Tally the lines that contain the string "collection" and state that total without comment.
··· Records for processing
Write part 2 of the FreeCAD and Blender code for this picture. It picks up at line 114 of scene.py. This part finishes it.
······
··· Records for processing
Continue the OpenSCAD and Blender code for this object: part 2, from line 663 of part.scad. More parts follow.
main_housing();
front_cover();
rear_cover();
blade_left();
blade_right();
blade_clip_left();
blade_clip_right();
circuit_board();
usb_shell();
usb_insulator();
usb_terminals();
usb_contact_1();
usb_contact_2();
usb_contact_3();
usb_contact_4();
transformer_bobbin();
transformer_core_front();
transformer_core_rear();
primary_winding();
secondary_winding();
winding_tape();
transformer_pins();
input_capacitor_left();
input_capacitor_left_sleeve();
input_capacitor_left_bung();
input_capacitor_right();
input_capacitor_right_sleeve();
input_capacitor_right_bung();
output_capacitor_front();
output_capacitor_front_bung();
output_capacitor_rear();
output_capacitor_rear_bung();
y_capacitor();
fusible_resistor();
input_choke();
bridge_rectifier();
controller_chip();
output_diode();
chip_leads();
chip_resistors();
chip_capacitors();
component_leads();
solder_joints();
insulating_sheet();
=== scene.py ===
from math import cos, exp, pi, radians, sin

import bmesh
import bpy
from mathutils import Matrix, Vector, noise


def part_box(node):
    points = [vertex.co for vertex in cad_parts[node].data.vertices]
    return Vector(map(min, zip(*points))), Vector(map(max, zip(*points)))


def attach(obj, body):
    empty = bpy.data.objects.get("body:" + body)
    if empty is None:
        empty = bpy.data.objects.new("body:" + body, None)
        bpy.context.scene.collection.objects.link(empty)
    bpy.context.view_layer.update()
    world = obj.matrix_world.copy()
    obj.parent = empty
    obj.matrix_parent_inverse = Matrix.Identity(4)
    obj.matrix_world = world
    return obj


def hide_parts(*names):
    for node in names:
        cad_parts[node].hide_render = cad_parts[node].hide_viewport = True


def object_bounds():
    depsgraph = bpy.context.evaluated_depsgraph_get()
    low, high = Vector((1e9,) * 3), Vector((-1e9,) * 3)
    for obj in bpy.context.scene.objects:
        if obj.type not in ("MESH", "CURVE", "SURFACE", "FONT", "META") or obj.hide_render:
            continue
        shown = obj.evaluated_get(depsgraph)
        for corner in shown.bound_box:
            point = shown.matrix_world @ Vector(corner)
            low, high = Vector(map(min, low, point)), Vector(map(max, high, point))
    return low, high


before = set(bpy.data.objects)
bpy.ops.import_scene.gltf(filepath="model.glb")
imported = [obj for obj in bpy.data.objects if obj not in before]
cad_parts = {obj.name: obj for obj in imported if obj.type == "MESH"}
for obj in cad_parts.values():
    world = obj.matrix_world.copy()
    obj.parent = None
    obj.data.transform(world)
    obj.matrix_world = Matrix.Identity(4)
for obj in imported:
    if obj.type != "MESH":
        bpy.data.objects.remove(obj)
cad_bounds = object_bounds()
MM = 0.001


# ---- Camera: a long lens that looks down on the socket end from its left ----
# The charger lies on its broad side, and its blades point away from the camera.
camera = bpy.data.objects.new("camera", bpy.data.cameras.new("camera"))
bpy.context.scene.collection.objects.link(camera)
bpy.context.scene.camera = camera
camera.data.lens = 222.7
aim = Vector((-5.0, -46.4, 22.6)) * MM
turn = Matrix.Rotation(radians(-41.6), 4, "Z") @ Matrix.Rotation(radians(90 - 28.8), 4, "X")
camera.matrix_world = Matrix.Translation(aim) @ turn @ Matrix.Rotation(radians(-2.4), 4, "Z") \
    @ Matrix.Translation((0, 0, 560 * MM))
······
··· Records for processing
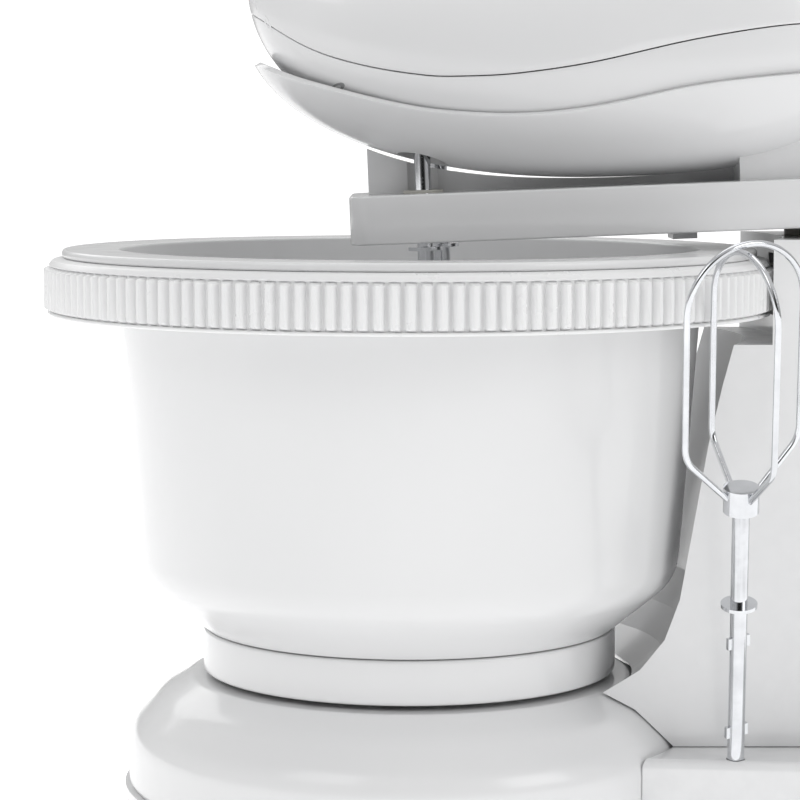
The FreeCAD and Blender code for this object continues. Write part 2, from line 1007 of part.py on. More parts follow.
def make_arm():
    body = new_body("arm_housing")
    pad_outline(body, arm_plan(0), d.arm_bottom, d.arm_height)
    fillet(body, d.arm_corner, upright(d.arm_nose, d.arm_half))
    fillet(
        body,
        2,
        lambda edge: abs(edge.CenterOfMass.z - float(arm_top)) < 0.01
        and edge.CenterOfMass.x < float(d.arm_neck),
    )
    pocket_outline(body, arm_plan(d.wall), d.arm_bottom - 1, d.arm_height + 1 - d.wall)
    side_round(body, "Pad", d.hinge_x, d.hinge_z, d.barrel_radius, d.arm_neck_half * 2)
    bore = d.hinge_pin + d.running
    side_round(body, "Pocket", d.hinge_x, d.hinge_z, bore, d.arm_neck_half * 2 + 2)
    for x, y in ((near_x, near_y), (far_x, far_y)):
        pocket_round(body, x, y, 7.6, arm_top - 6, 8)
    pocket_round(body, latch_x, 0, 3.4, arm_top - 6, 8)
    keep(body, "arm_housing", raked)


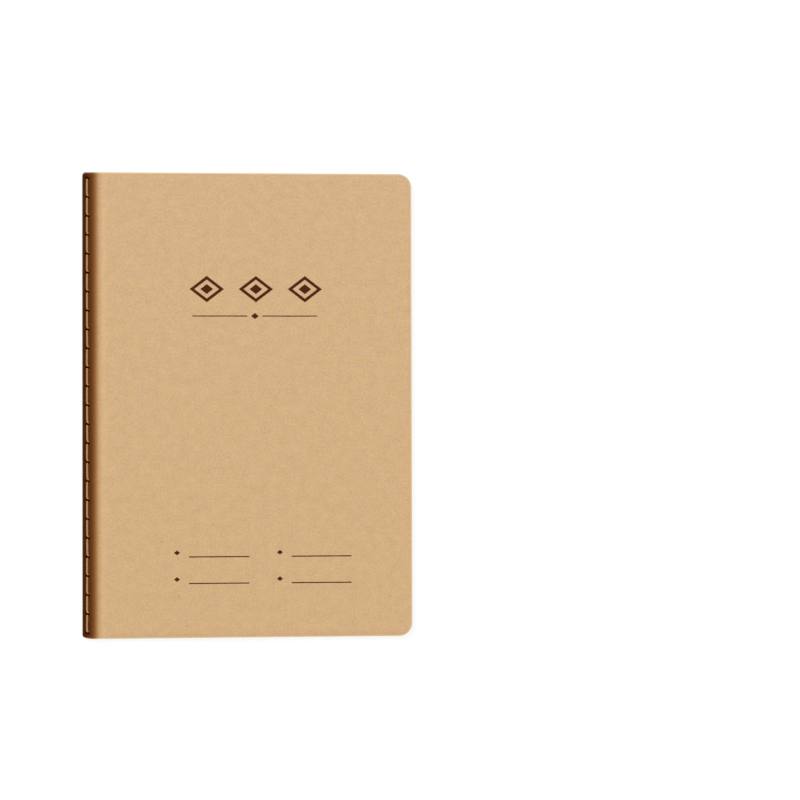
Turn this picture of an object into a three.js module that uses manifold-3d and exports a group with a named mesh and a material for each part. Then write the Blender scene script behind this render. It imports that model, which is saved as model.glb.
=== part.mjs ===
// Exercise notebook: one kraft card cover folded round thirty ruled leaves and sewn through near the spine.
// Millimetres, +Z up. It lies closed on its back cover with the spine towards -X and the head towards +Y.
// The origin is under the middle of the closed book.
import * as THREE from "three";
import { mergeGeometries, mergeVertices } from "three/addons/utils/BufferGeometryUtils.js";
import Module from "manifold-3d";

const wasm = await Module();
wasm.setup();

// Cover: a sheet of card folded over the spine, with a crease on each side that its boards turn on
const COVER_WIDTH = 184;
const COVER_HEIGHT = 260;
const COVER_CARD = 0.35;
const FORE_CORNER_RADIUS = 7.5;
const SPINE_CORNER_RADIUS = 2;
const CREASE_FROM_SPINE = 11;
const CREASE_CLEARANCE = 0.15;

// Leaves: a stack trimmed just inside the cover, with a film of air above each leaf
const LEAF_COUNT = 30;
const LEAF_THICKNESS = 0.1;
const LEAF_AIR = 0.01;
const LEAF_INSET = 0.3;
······
_In response_
2